ECLI:NL:RBASS:2003:AF8237
Rechtbank Assen
- Eerste aanleg - meervoudig
- J.J. Schoemaker
- J.D. den Hartog
- P.L.M.J. Rooijakkers
- Rechtspraak.nl
Verzoek om schadevergoeding ten laste van de Staat na onterecht ondergane inverzekeringstelling en voorlopige hechtenis
In deze zaak heeft verzoeker schadevergoeding gevorderd van de Staat voor de schade die hij heeft geleden als gevolg van een onterecht ondergane inverzekeringstelling en voorlopige hechtenis. Verzoeker heeft 128 dagen in voorarrest doorgebracht van 24 april 2002 tot 30 augustus 2002. Hij werd verdacht van moord en poging tot doodslag, maar is uiteindelijk vrijgesproken van de moord en veroordeeld voor mishandeling. De rechtbank heeft vastgesteld dat de verzoeker aanzienlijke immateriële schade heeft geleden door de ernstige verdenking en de publiciteit rondom de zaak. De rechtbank heeft geoordeeld dat de gebruikelijke schadevergoeding voor immateriële schade niet recht doet aan de situatie van verzoeker, gezien de ernst van de beschuldigingen en de gevolgen daarvan voor zijn leven. De rechtbank heeft daarom de hoogte van de schadevergoeding voor immateriële schade vastgesteld op 285 euro per dag voor de eerste 41 dagen en 210 euro per dag voor de resterende 87 dagen, wat resulteert in een totaal van 29.955 euro voor immateriële schade.

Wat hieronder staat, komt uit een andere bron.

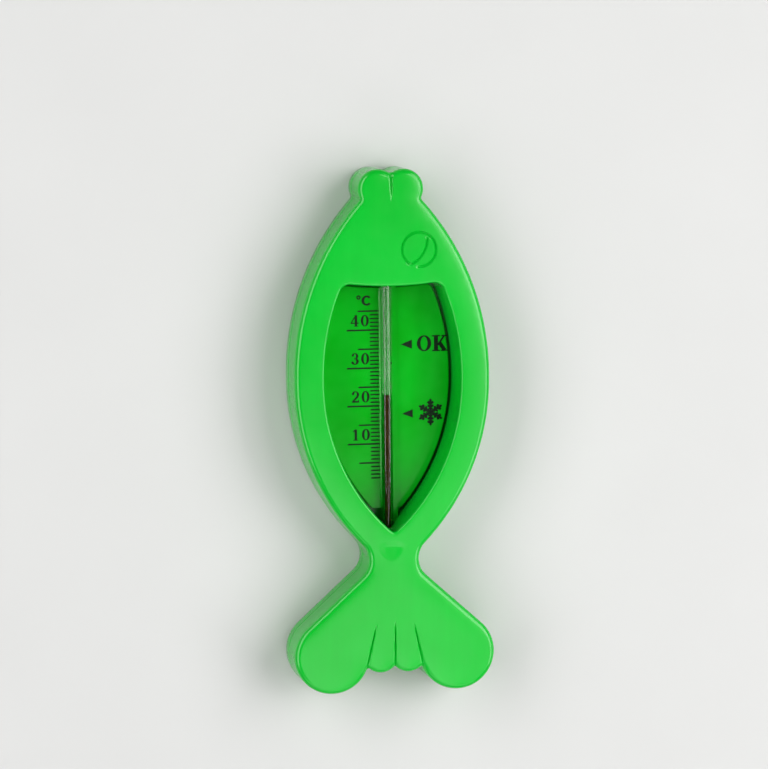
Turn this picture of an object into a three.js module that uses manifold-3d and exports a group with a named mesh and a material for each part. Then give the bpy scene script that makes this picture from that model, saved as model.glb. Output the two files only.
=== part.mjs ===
// A fish-shaped floating bath thermometer: two hollow shells, a scale plate and a liquid-in-glass tube.
// Millimetres. The fish lies on its flat back: +X across it, +Y towards the mouth, +Z out of its face.
import * as THREE from 'three';
import { mergeVertices } from 'three/addons/utils/BufferGeometryUtils.js';
import Module from 'manifold-3d';

const wasm = await Module();
wasm.setup();

// The whole fish.
const LENGTH = 198.5;
const HALF_WIDTH = 37.4;
const DEPTH = 23;
const WALL = 2;
const EDGE_RADIUS = 2.2;
const INNER_RADIUS = 1; // rounding of the hollow's edges
const PARTING = 7.5; // height of the back shell's rim
const GAP = 0.3; // clearance between pieces that meet

// The outline's arcs, for the right-hand half.
const LIP_RADIUS = 7.5;
const LIP = new THREE.Vector2(5, LENGTH / 2 - LIP_RADIUS);
const CHEEK_RADIUS = 99;
const CHEEK = new THREE.Vector2(HALF_WIDTH - CHEEK_RADIUS, 21.2);
const FLANK_RADIUS = 88;
const FLANK = new THREE.Vector2(HALF_WIDTH - FLANK_RADIUS, 19.2);
const NECK_RADIUS = 8.5;
const NECK_HALF_WIDTH = 9.6;
const LOBE_RADIUS = 14.4;
const LOBE = new THREE.Vector2(24.1, LENGTH / -2 + LOBE_RADIUS);
const TOE_RADIUS = 7;
const TOE = new THREE.Vector2(5.35, LOBE.y);

// The window in the front shell, and the scale plate that closes its floor.
const RIM = 10.4; // width of the face between the outline and the window
const WINDOW_TOP = 56; // at the middle of the top edge
const WINDOW_TOP_RADIUS = 130;
const WINDOW_CORNER = 4.5;
const WINDOW_TIP = 2.5; // length of the rounding on each side of the lower tip
const WINDOW_DRAFT = 1.1; // how much smaller the floor is than the mouth, on each side
const PLATE_MARGIN = 1.3; // the dark gap between the plate and the foot of the window wall
const PLATE_THICKNESS = 2.4;
const PLATE_TOP = PARTING;
const PLATE_END = -30.5; // the plate stops here, above the dark hollow at the window's lower tip
const TUBE_GROOVE = { left: -1.5, right: 4.2, depth: 1.8 }; // in the plate, wider than the tube on the right
const RAIL = { x: 13, width: 2, from: -12, to: 46 }; // the two rails that carry the plate

// The glass, its liquid and the scale that it is read against.
const TUBE_RADIUS = 2.1;
const BORE_RADIUS = 0.75;
const TUBE_Z = PLATE_TOP + GAP + TUBE_RADIUS;
const STEM_BOTTOM = -51;
const STEM_TOP = 66;
const TIP_LENGTH = 3;
const BULB_RADIUS = 3.2;
const BULB_LENGTH = 13;
const BULB_SHOULDER = 2.5; // length over which the bulb narrows to the stem
const GLASS = 0.7; // wall of the bulb
const LIQUID_GAP = 0.2;
const LIQUID_TAPER = 1; // length over which the liquid in the bulb narrows to a point
const DEGREE = 1.45; // length of one degree
const ZERO_Y = -20.5; // where 0 degrees would stand
const READING = 23; // degrees
const COLUMN_RADIUS = 0.45;
const MENISCUS_RADIUS = 0.65;
const MENISCUS_LENGTH = 2;

// Rubber bushes round the stem, and the mouldings inside the shells.
const BUSH_RADIUS = 4;
const BUSH_LENGTH = 5;
const UPPER_BUSH_Y = 61.2;
const LOWER_BUSH_Y = -46.5;
const CRADLE = { width: 10, length: 3.5 }; // the block under the upper bush
const WELL = { radius: 6.4, top: -51.5, bottom: -60 }; // the wall round the bulb, a ring drawn out along Y
const WELL_WALL = 1.4;
const PORT = { width: 1.6, length: 9, pitch: 3, count: 3 }; // slots that let water reach the bulb
const PEG_RADIUS = 1.3;
const SOCKET_RADIUS = 2.8;
const PEG_DEPTH = 3;
const PEGS = [[0, 79], [-31.5, 21], [31.5, 21], [-24, -82], [24, -82]];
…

Daarnaast heeft de rechtbank ook de materiële schade beoordeeld. De verzoeker heeft gederfd inkomen en andere kosten als gevolg van de detentie opgevoerd, waaronder de kosten voor een cursus en schade door de verkoop van zijn huis. De rechtbank heeft geoordeeld dat de schade door gederfd inkomen voldoende onderbouwd is en heeft dit bedrag toegewezen. Echter, de schade als gevolg van de verkoop van het huis is niet voldoende komen vast te staan, omdat niet is aangetoond dat er een noodzaak was voor een snelle verkoop en de waarde van het huis niet exact kon worden vastgesteld. Uiteindelijk heeft de rechtbank de verzoeker een schadevergoeding van 38.033,69 euro toegekend, als vergoeding voor de schade die hij heeft geleden door de onterecht ondergane inverzekeringstelling en voorlopige hechtenis.